▶ Your goal: Which lines below hold the word "caption"? Report each one.

▶ Records to use:
■ ■ ■ ■
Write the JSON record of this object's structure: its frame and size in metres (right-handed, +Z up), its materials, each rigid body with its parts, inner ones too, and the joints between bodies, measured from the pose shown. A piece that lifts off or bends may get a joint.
■ ■ ■ ■
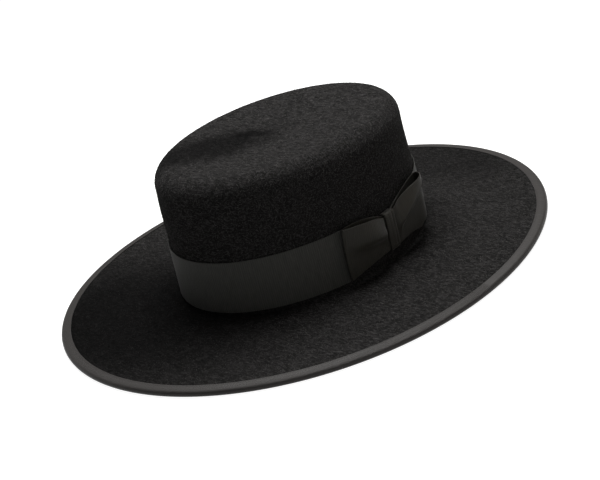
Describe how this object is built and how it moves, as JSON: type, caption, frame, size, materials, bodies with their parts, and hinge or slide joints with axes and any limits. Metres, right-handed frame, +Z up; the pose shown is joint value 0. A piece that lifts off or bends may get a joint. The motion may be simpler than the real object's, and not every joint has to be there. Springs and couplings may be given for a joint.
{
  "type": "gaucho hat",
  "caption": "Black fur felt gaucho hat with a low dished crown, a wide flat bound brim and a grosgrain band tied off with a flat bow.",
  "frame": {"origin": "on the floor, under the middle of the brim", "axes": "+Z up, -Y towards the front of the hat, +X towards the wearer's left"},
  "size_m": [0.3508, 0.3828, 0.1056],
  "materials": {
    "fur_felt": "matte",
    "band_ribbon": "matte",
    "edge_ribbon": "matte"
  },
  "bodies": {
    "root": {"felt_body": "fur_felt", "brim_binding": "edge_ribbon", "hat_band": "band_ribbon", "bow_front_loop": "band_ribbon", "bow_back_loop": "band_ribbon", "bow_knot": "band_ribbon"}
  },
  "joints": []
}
■ ■ ■ ■
▶ The solution:
Describe how this object is built and how it moves, as JSON: type, caption, frame, size, materials, bodies with their parts, and hinge or slide joints with axes and any limits. Metres, right-handed frame, +Z up; the pose shown is joint value 0. A piece that lifts off or bends may get a joint. The motion may be simpler than the real object's, and not every joint has to be there. Springs and couplings may be given for a joint.
  "caption": "Black fur felt gaucho hat with a low dished crown, a wide flat bound brim and a grosgrain band tied off with a flat bow.",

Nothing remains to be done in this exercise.